The IEEE 802.2/803.3 LLC handling could be considered as a bug.

MSG_TRUNC issues

The MSG_TRUNC recvmsg(2) extension is an ugly hack and should be replaced by a control message. There is currently no way to get the original destination address of packets via SOCK_DGRAM.

spkt_device device name truncation

The spkt_device field of sockaddr_pkt has a size of 14 bytes, which is less than the constant IFNAMSIZ defined in <net/if.h> which is 16 bytes and describes the system limit for a network interface name. This means the names of network devices longer than 14 bytes will be truncated to fit into spkt_device. All these lengths include the terminating null byte ('\0')).

Issues from this with old code typically show up with very long interface names used by the Predictable Network Interface Names feature enabled by default in many modern Linux distributions.

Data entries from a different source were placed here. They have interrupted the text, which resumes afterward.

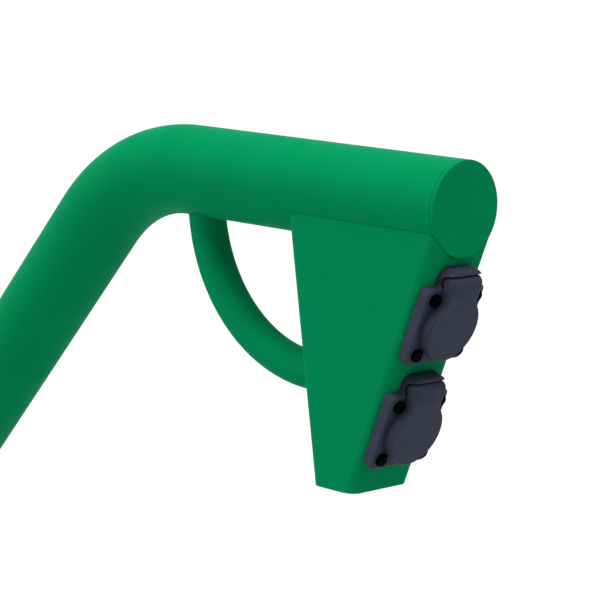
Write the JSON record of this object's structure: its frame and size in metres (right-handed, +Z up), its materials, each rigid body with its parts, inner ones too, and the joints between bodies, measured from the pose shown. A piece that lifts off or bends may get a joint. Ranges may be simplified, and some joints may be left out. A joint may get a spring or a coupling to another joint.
{
  "type": "e-bike charging stand arm",
  "caption": "Bent steel arm of an e-bike charging stand: a tapering box with sloping flap sockets under the tube and a lock loop behind it.",
  "frame": {"origin": "centre of the round, square-cut open lower end of the slanted leg, where the rest of the stand joins", "axes": "+X along the horizontal arm towards the end cap, +Z up, +Y to the right of someone who faces the sockets"},
  "size_m": [0.576, 0.0604, 0.347],
  "materials": {
    "green_paint": "green powder coat, satin, fine texture",
    "cover_plastic": "dark blue-grey moulded plastic, fine grain",
    "carrier_plastic": "grey moulded plastic, guessed",
    "black_steel": "black coated steel screw",
    "rubber": "black rubber, matt, guessed",
    "brass": "bare brass, guessed",
    "bright_steel": "bright steel, guessed"
  },
  "bodies": {
    "arm": {"arm_tube": "green_paint", "end_cap": "green_paint", "lock_loop": "green_paint", "socket_box": "green_paint", "box_floor": "green_paint", "cable_grommet": "rubber", "upper_housing": "cover_plastic", "upper_gasket": "rubber", "upper_insert": "carrier_plastic", "upper_contact_left": "brass", "upper_contact_right": "brass", "upper_earth_strip": "brass", "upper_flange_screw_1": "black_steel", "upper_flange_screw_2": "black_steel", "upper_flange_screw_3": "black_steel", "upper_flange_screw_4": "black_steel", "upper_hinge_pin": "bright_steel", "upper_lid_spring": "bright_steel", "lower_housing": "cover_plastic", "lower_gasket": "rubber", "lower_insert": "carrier_plastic", "lower_contact_left": "brass", "lower_contact_right": "brass", "lower_earth_strip": "brass", "lower_flange_screw_1": "black_steel", "lower_flange_screw_2": "black_steel", "lower_flange_screw_3": "black_steel", "lower_flange_screw_4": "black_steel", "lower_hinge_pin": "bright_steel", "lower_lid_spring": "bright_steel"},
    "upper_lid": {"upper_lid": "cover_plastic", "upper_lid_seal": "rubber"},
    "lower_lid": {"lower_lid": "cover_plastic", "lower_lid_seal": "rubber"}
  },
  "joints": [
    {"name": "upper_lid_hinge", "type": "hinge", "parent": "arm", "child": "upper_lid", "pos_m": [0.54712, 0, 0.25213], "axis": [0, -1, 0], "range_deg": [0, 110], "stiffness_Nm_per_rad": 0.01, "springref_deg": -85.94},
    {"name": "lower_lid_hinge", "type": "hinge", "parent": "arm", "child": "lower_lid", "pos_m": [0.52163, 0, 0.18213], "axis": [0, -1, 0], "range_deg": [0, 110], "stiffness_Nm_per_rad": 0.01, "springref_deg": -85.94}
  ]
}
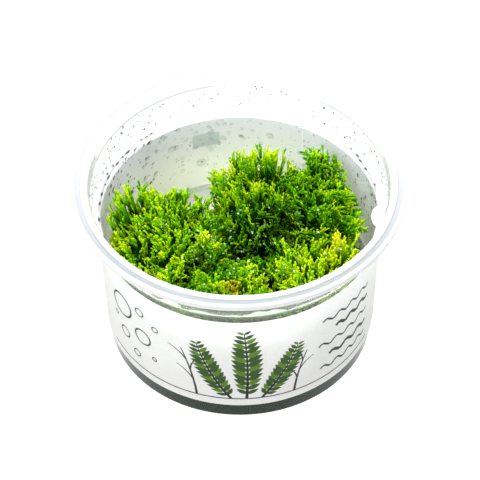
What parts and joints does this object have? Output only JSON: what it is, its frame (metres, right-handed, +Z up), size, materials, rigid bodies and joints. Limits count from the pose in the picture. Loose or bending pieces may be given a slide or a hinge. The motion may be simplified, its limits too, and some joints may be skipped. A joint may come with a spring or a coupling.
{
  "type": "tissue culture cup of coral moss",
  "caption": "Open clear tapered cup with a flat flanged rim and a printed band, holding side-by-side cushions of forked green coral moss on a bed of nutrient gel.",
  "frame": {"origin": "middle of the flat resting face under the cup", "axes": "+Z up through the mouth, -Y towards the side that the picture shows, +X to its right"},
  "size_m": [0.095, 0.095, 0.0575],
  "materials": {
    "clear_plastic": "clear, faintly milky moulded polypropylene",
    "printed_film": "white printed film, satin",
    "nutrient_gel": "wet translucent agar gel",
    "moss": "wet green moss, yellow at the tips and near black in the valleys"
  },
  "bodies": {
    "root": {"cup": "clear_plastic", "label": "printed_film", "gel": "nutrient_gel", "moss_left": "moss", "moss_back": "moss", "moss_right": "moss", "moss_front_right": "moss", "moss_front": "moss"}
  },
  "joints": []
}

The preferred solution is to rewrite code to avoid SOCK_PACKET. Possible user solutions are to disable Predictable Network Interface Names or to rename the interface to a name of at most 13 bytes, for example using the ip(8) tool.

Documentation issues

Socket filters are not documented.

SEE ALSO

socket(2), pcap(3), capabilities(7), ip(7), raw(7), socket(7), ip(8),

RFC 894 for the standard IP Ethernet encapsulation. RFC 1700 for the IEEE 802.3 IP encapsulation.

The <linux/if_ether.h> include file for physical-layer protocols.

The Linux kernel source tree. Documentation/networking/filter.rst describes how to apply Berkeley Packet Filters to packet sockets. tools/testing/selftests/net/psock_tpacket.c contains example source code for all available versions of PACKET_RX_RING and PACKET_TX_RING.